Part 6: VOIP – Voice in the Digital Packet Stream ️

Voice over IP (VoIP) has revolutionized how voice communication is delivered, leveraging packet-switched IP networks instead of traditional circuit-switched telephone lines.

  • Why VoIP?: Cost savings (especially for long-distance calls), integration with other IP-based services (e.g., video, messaging), flexibility, advanced features.
  • The Basics of IP Transport: Voice is digitized, compressed, broken into packets, and transmitted over IP networks (like the internet or private IP networks) using protocols like RTP (Real-time Transport Protocol) for media delivery and control protocols for signaling.
  • VoIP Challenges:
    • Latency: Delay in packet delivery, can cause noticeable lag in conversations.
    • Jitter: Variation in packet arrival times, requires jitter buffers at the receiver.
    • Packet Loss: IP networks are best-effort; packets can be lost, degrading voice quality.
    • Security: Vulnerable to eavesdropping, denial of service, toll fraud if not secured.
    • Quality of Service (QoS): Ensuring sufficient bandwidth and priority for voice packets.
  • H.323: An early ITU standard for multimedia communication over packet networks, including VoIP. Defines components like terminals, gateways, gatekeepers, and MCUs. It's a comprehensive but somewhat complex standard.
  • The Session Initiation Protocol (SIP): An IETF signaling protocol for creating, modifying, and terminating sessions with one or more participants. These sessions can include voice calls, video conferences, instant messaging, etc. SIP is text-based, simpler, and more flexible than H.323, and has become the dominant signaling protocol for VoIP.
    • Key SIP components: User Agents (UAC, UAS), Proxy Servers, Redirect Servers, Registrar Servers.
  • Distributed Architecture and Media Gateway Control: In large VoIP networks, signaling (call control) and media (voice packets) paths are often separated.
    • Media Gateway (MGW): Converts media between different network types (e.g., PSTN TDM to IP RTP).
    • Media Gateway Controller (MGC) / Softswitch: Handles call control logic and instructs the MGWs. Protocols like MGCP or Megaco/H.248 are used for MGC-MGW communication.
  • VoIP and SS7 (Signaling System 7): SS7 is the signaling network used in traditional PSTN. For VoIP networks to interwork with the PSTN (e.g., calling a landline from a VoIP phone), gateways and signaling interworking (e.g., using SIGTRAN protocols) are needed to translate between SIP/H.323 and SS7.
  • VoIP Quality of Service (QoS): Critical for good voice quality. Techniques include:
    • Prioritizing voice packets (e.g., using DiffServ markings).
    • Ensuring adequate bandwidth.
    • Using voice codecs optimized for quality and bandwidth (e.g., G.711, G.729, Opus).
    • Jitter buffers to smooth out packet arrival variations.
    • Packet loss concealment techniques.

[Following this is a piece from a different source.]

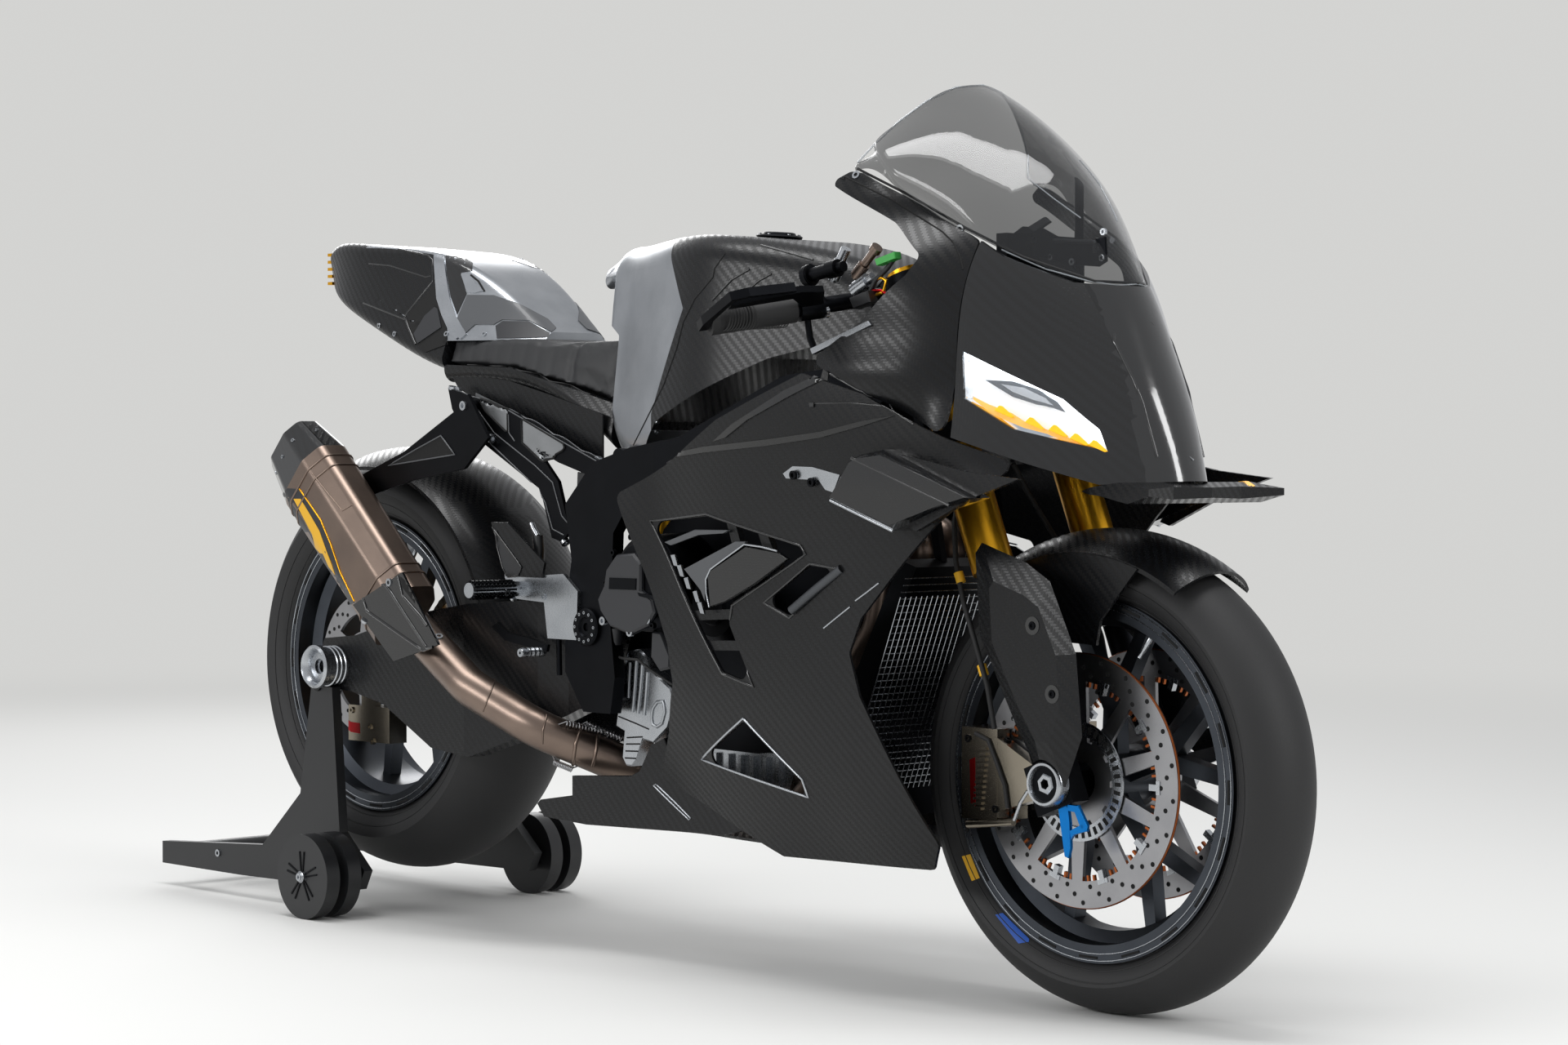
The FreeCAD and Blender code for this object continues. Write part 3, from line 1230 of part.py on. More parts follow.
HEADER_SHARES = [(0.675, 0.510), (0.714, 0.503), (0.700, 0.400), (0.653, 0.330), (0.642, 0.240),
                 (0.600, 0.188), (0.500, 0.188)]
COLLECTOR_SHARES = [(0.500, 0.39, 0.170, 0.203), (0.470, 0.30, 0.166, 0.203),
                    (0.440, 0.13, 0.163, 0.203)]


def tube_along(points, radius, bend):
    """Round bar along straight runs joined by tangent arcs."""
    edges = []
    start = points[0]
    for before, corner, after in zip(points, points[1:], points[2:]):
        back = (before - corner).normalize()
        on = (after - corner).normalize()
        turn = back.getAngle(on)
        reach = min(bend / math.tan(turn * 0.5), (before - corner).Length * 0.45,
                    (after - corner).Length * 0.45)
        enter = corner + back * reach
        leave = corner + on * reach
        fitted = reach * math.tan(turn * 0.5)
        bisector = (back + on).normalize()
        middle = corner + bisector * (reach / math.cos(turn * 0.5) - fitted)
        edges.append(Part.LineSegment(start, enter).toShape())
        edges.append(Part.Arc(enter, middle, leave).toShape())
        start = leave
    edges.append(Part.LineSegment(start, points[-1]).toShape())
    path = Part.Wire(edges)
    ring = Part.Wire(Part.makeCircle(float(radius), points[0], points[1] - points[0]))
    return path.makePipeShell([ring], True, False)


def header():
    """Four pipes from the cylinders down and back to the collector."""
    wires = []
    for along, half, low, high in COLLECTOR_SHARES:
        wires.append(section(ahead(along), level(low), level(high), aside(half), aside(half),
                             sizes.header_radius * 0.8))
    whole = Part.makeLoft(wires, True, False)
    for out in (-0.30, -0.10, 0.10, 0.30):
        points = [Vector(ahead(along), aside(out), level(up)) for along, up in HEADER_SHARES]
        pipe = tube_along(points, sizes.header_radius, float(sizes.header_radius) * 3)
        whole = whole.fuse(pipe.cut(side_prism(ENGINE_SHARES)))
    return whole.removeSplitter()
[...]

Conclusion: The Ever-Evolving Wireless Landscape!

Whew! We've traversed a significant portion of the wireless network universe, from the Wi-Fi in our homes to the global mobile networks that define our connected era, and even how voice rides these digital waves.

Key takeaways include:

  • Wireless technologies are built on fundamental principles of radio communication, spectrum management, and sophisticated protocols.
  • Wi-Fi (802.11) standards continue to evolve, offering faster speeds and better efficiency for local area networking.
  • Mobile communication has progressed through generations (like 3G and 4G/LTE), each bringing transformative increases in data capability and enabling new services. LTE, with its all-IP architecture, set the stage for modern mobile broadband.
  • Technologies like WiMAX offered alternative approaches to broadband wireless access.
  • VoIP has fundamentally changed voice communication by leveraging IP networks.

The drive for faster speeds, lower latency, greater reliability, and ubiquitous connectivity continues unabated with 5G now widespread and 6G on the horizon. Understanding these foundational wireless technologies helps us appreciate the complexity and ingenuity behind the seamless connectivity we often take for granted!